UCLA Anderson Forecast Sees a Downshifting in the Economy

As of Thursday, March 14, 2019

For the past year, the U.S. economy has been traveling at 80 miles per hour as tax cuts and federal stimuli revved up financial growth in 2018.

But by next year the economy may be riding the brakes at only about 30 mph as tax cuts disappear, the global economy shrinks and the trade deficit grows.

That was the conclusion of the first quarterly report for 2019 by the UCLA Anderson Forecast, which sees the country’s gross domestic product growing at only 1.7 percent this year and to a near-recession pace of 1.1 percent in 2020.

Economists will have a better idea if the economy is headed into a recession by the second half of 2020. “It is going to be a close call,” said David Shulman, senior economist with the UCLA Anderson Forecast. Whenever the economy falls below 1 percent, you can be in that zone where any outside event can push you into a recession.”

If there is any silver lining in this darkening cloud, it is that interest rates will probably start declining next year when the Federal Reserve is expected to make three benchmark interest-rate cuts of 25 basis points each as the economy cools. This year, the Federal Reserve is predicted to enact two rate hikes after making four in 2018, bringing the benchmark interest rate to 2.25–2.5 percent.

“If I were a business I would go for it this year,” Shulman said. “I think the risk is more in 2020 than 2019.”

A slowing economy is based on several factors. One is that major economies around the world are stuck in low gear. China, the world’s second-largest economy, saw its slowest GDP growth in 28 years last year. Its economy in 2018 grew at 6.6 percentage points, which seems robust by Western standards but was down 0.2 percent from the previous year.

Europe saw only 1.8 percent economic growth in 2018 compared with a 3 percent GDP rise in the United States.

Shulman noted that the country’s weakness is being amplified by the Trump administration’s protectionist trade policy, which has implemented tariffs covering $250 billion on various Chinese products, and that could increase. He also pointed to the uncertainty surrounding Great Britain’s March 29 exit, known as Brexit, from the European Union.

But U.S. payrolls will continue to expand, even if it is at a much more moderate rate than in the last couple of years. “Payroll employment growth will decline from its monthly record of 220,000 to about 160,000 per month in 2019 and a negligible 20,000 per month in 2020, with actual declines occurring at the end of that year,” Shulman noted.

The current U.S. unemployment rate of 3.8 percent will decline to 3.6 percent later this year and then gradually rise to 4.2 percent in early 2021.

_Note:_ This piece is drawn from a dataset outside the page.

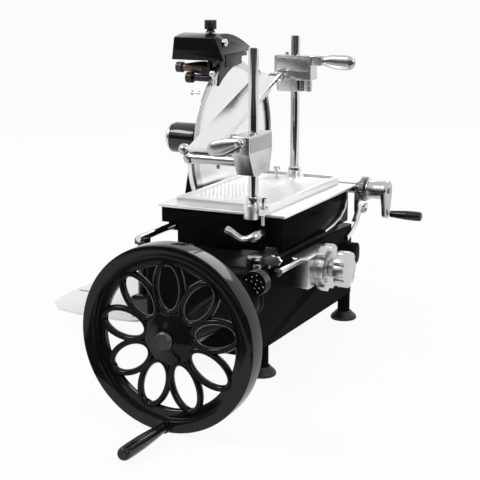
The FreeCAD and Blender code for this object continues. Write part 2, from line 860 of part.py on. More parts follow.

When it comes to investment in the economy, one bright spot is in intellectual property, which consists mostly of software development, motion picture/television production, and corporate research and development. That sector is expected to expand at a faster rate than the rest of the economy because of corporate computing moving to the cloud and a number of new entrants, including Amazon, Netflix and Hulu, to motion-picture production.

California also hits some speed bumps

Much has changed for California since the last UCLA Anderson Forecast at the end of last year. Economists are expecting California’s unemployment rate to rise slightly to 4.5 percent in 2019 from its 4.2 percent in January. But it will dip back down again in 2020 and 2021 to 4.3 percent.

One thing that has changed in California is home prices beginning to decline since last June. According to the California Association of Realtors, the median price for existing single-family detached homes fell at a 15 percent annual rate between June and December. “Clearly home prices are falling in California, and the decline is widespread and substantial,” wrote Jerry Nickelsburg, director of the UCLA Anderson Forecast.

While demand for housing continues to be strong in California, there is some reluctance for buyers who are afraid to commit to buying a home with talk of a slowing economy, interest rates peaking and memories of the recession when housing prices plummeted.

“It is pretty clear that buyer expectations have changed, and we don’t have any clear data on why they changed,” Nickelsburg said. “But there is certainly in the news media concern about where we are in the business cycle. Buyers have clearly pulled back.”

Consequently, housing starts will be down in California for 2019 and 2020, affecting the construction industry, and headed back up in 2021.

Despite a slowing economy in California, there will be employment growth as payroll jobs are expected to grow 1.8 percent this year, 0.6 percent next year but at a very slow 0.1 percent in 2021.